With us now from company headquarters, John Chambers, Cisco Systems president and CEO.
John, thanks for coming.
CAVUTO: You know, I looked through this report. It was a pretty good report. The Street had a funny way of reacting to it maybe because you didn’t beat those whispered numbers. What do you make of that?
CHAMBERS: Well, I think if we produce the business results, the stock would take care of itself.
It was a very solid quarter for us in terms of our guidance, probably the most optimistic we’ve been with the appropriate caveats in quite a few years, and in terms of our orders, it was very solid.
But I think you perhaps raised the key issue, which is they always like to see us beat by a penny.
CAVUTO: You know, John, they also raised the issue of people long for the days when the Internet was hot, hot, hot, and they don’t really settle for it just returning to maybe hot. Is that the conundrum you face going forward?
CHAMBERS: No, Neil, I don’t think so. I think most of our shareholders understand how we position our company for growth.

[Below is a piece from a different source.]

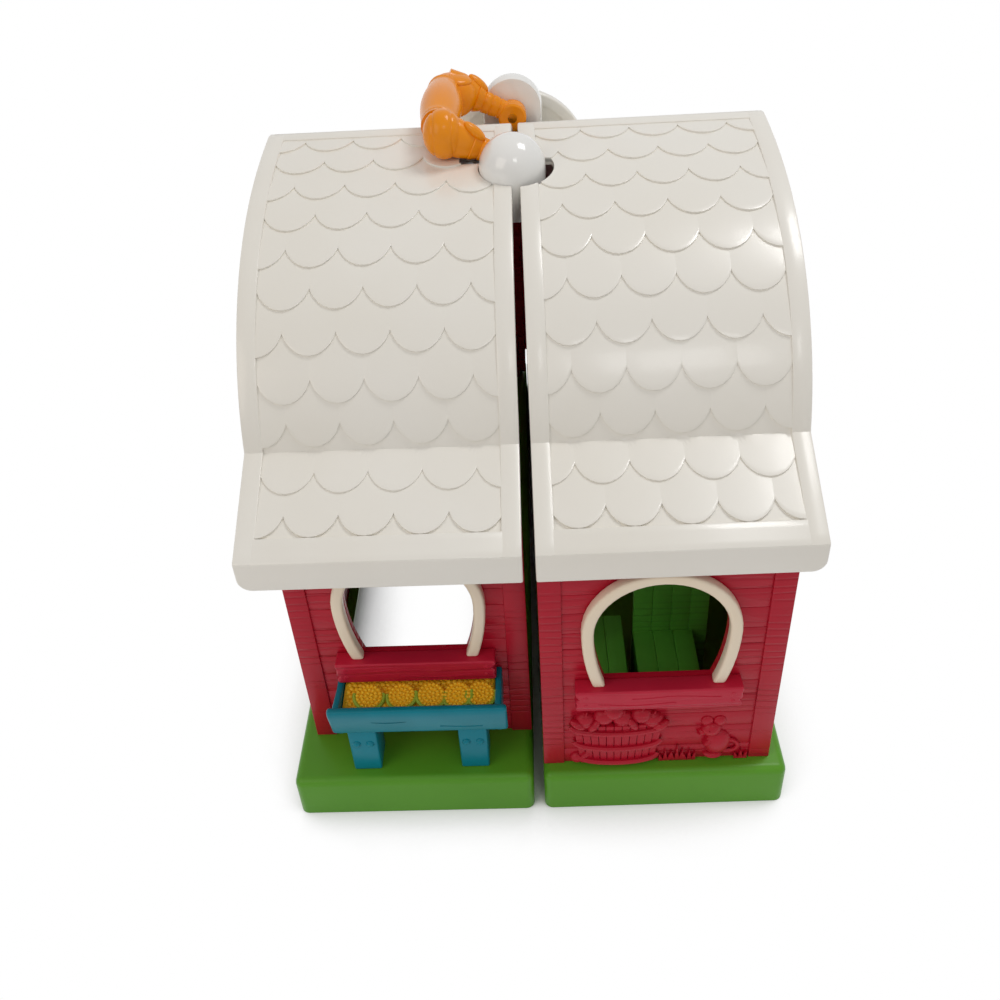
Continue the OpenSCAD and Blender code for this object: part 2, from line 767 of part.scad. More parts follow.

I think most of them view the productivity that we can offer to be a key competitive advantage. And, versus all our competitors, we produce profits of over a billion dollars. Our top 11 competitors lost $1.2 billion in the same quarter.
I think what people are looking for is when will we return to growth and trying to get their arms around what that growth level will be.
CAVUTO: All right. Now, meanwhile you were noticing anecdotally certainly here and abroad more technology spending. Let me just be blunt. Can you ever see it approaching what we had in the late ‘90s ever again?
CHAMBERS: Well, I think you hit an unrealistic high in the late ‘90s, but, if you watch for the growth in technology through the mid ‘90s, et cetera, for those technologies that tied to productivity, they grew at a very healthy pace.
If you would use Cisco as an example just within one segment, what we call our advanced technologies, which make up about 17 percent of our business, Neil -- these are things like IP telephony, security, optical, home networking, storage, et cetera -- they grew sequentially from Q3 to Q4 over 20 percent.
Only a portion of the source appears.